Winkler was not popular at school. Parties blazed in A-frames set back in the spruce, and couples strolled arm in arm along the boggy paths, and leaves fell, and snow, and rain, and he went on in a state of more or less permanent solitude. He carted around stacks of books; he examined drops of Lake Spenard under a microscope. Water was a sanctuary—not only hot showers or condensation on his window or the sight of Knik Arm on a fall day, but reading about it, collecting it in an eyedropper, freezing it, sublimating it. Two hydrogen atoms bonded to one oxygen—always—at a 104.5 degree angle. The distances between atoms was—always—.095718 of a nanometer. Every thirty-one hundred years a volume of water equivalent to all the oceans passed through the atmosphere. These were facts, bounded by inviolable laws: water was elastic and adhesive, it held its temperature longer than air, it was perpetually in motion.
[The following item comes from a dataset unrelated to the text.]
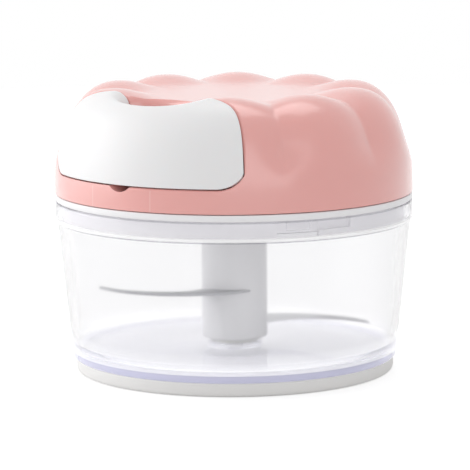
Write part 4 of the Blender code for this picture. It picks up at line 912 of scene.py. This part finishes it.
def make_handle():
    """Handle shell with rounded edges and the finger dip."""
    knot = disc_points(0.0, 0.0, KNOT_R, 24)
    behind, below = rim_behind(HANDLE_GAP, False), rim_below(HANDLE_GAP, False)
    cuts = [
        ("INTERSECT", recess(HANDLE_GAP)),
        ("DIFFERENCE", pocket(0.0, POCKET_FLOOR)),
        ("DIFFERENCE", back_plate_room()),
        ("DIFFERENCE", rod(knot, KNOT_BACK, KNOT_FRONT, -KNOT_O, CORD_Z)),
        ("DIFFERENCE", fillet(behind, HANDLE_EDGE_BEHIND, -1)),
        ("DIFFERENCE", fillet(below, HANDLE_EDGE_BELOW, -1)),
    ]
    mesh = carve("handle_skin", dome_shape(HANDLE_SEGMENTS, petals=False), cuts, 50.0)
    link("handle_skin", mesh, white, "handle", ["handle_grip"])


# Bowl, base and lid ring. The points of a profile are (radius, height, corner radius).


def lock_angle(index):
    """Direction of a lug and of the slot that it enters."""
    return LOCK_START + 2 * math.pi * index / LUGS


def make_bowl():
    """Clear bowl: rounded foot, flared wall, collar with lugs, boss."""
    flare = (TOP_R - FOOT_R) * (FOOT_BEND - BOWL_BOTTOM) / (COLLAR_LOW - BOWL_BOTTOM)
    inside = FOOT_R + flare - FOOT_WALL
    profile = round_profile(
        [
            (0.0, HOLLOW_TOP, 0),
            (HOLLOW_R, HOLLOW_TOP, 0.0003),
            (HOLLOW_R, BOWL_BOTTOM, 0.0003),
            (FOOT_R, BOWL_BOTTOM, 0.0011),
            (TOP_R, COLLAR_LOW, 0.0003),
            (COLLAR_R, COLLAR_LOW + COLLAR_STEP, 0.0004),
            (COLLAR_R, COLLAR_TOP, 0.0004),
            (COLLAR_IN, COLLAR_TOP, 0.0004),
            (COLLAR_IN, LEDGE, 0.0003),
            (LEDGE_IN, LEDGE, 0.0003),
            (inside, FOOT_BEND, 0.0005),
            (inside - FLOOR_CORNER, FLOOR_TOP, 0.0024),
            (BOSS_R, FLOOR_TOP, 0.0005),
            (BOSS_R, BOSS_TOP, 0.0004),
            (PIN_R + CLEARANCE, BOSS_TOP, 0),
            (PIN_R + CLEARANCE, BOSS_TOP - PIN_DEPTH, 0),
            (0.0, BOSS_TOP - PIN_DEPTH, 0),
        ]
    )
    lugs = []
    for index in range(LUGS):
        width = LUG_W / 2
        corners = [
            (LUG_IN, -width, LUG_ROUND),
            (COLLAR_IN + LUG_ROOT, -width, 0),
            (COLLAR_IN + LUG_ROOT, width, 0),
            (LUG_IN, width, LUG_ROUND),
        ]
        outline = round_profile(corners, closed=True)
        block = prism(outline, COLLAR_TOP - LUG_H, COLLAR_TOP - CLEARANCE)
        lugs.append(moved(block, Matrix.Rotation(lock_angle(index), 4, "Z")))
    mesh = carve("bowl_clear", revolve(profile), [("UNION", gather(lugs))])
    link("bowl_clear", mesh, glass, "bowl", ["bowl"])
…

But he sensed, even then, that any real understanding would continue to exist beyond the range of his capacities. The more he studied water, the more he examined snow, the more mystified he became. Ice could be unpredictable and baffling. Unforeseen variables could set the entire hydrological cycle reeling: an unsuspected front, riding an unexpected event (a deep ocean current, a shearing microburst), could transform a clear, blue noon into an afternoon deluge. A predicted blizzard—snowplows rumbling on highway shoulders, workers in roadside salt huts braced over their shovels—did not arrive. Rain threw itself at the windows while the radio burbled out a forecast for sunshine. Scientists had engineered elaborate models, radar, radio beacons—now satellites coasted above the atmosphere, peering in—and still it was nearly impossible to gauge the size and shape of a raindrop. No one knew exactly why an ice crystal bothered with such elaborate geometry; no one knew why liquid water was able to carry so much heat; no calculation was able to account qualitatively for the surface tension on top of a simple puddle.

Water was a wild, capricious substance: nothing solid, nothing permanent, nothing as it appeared.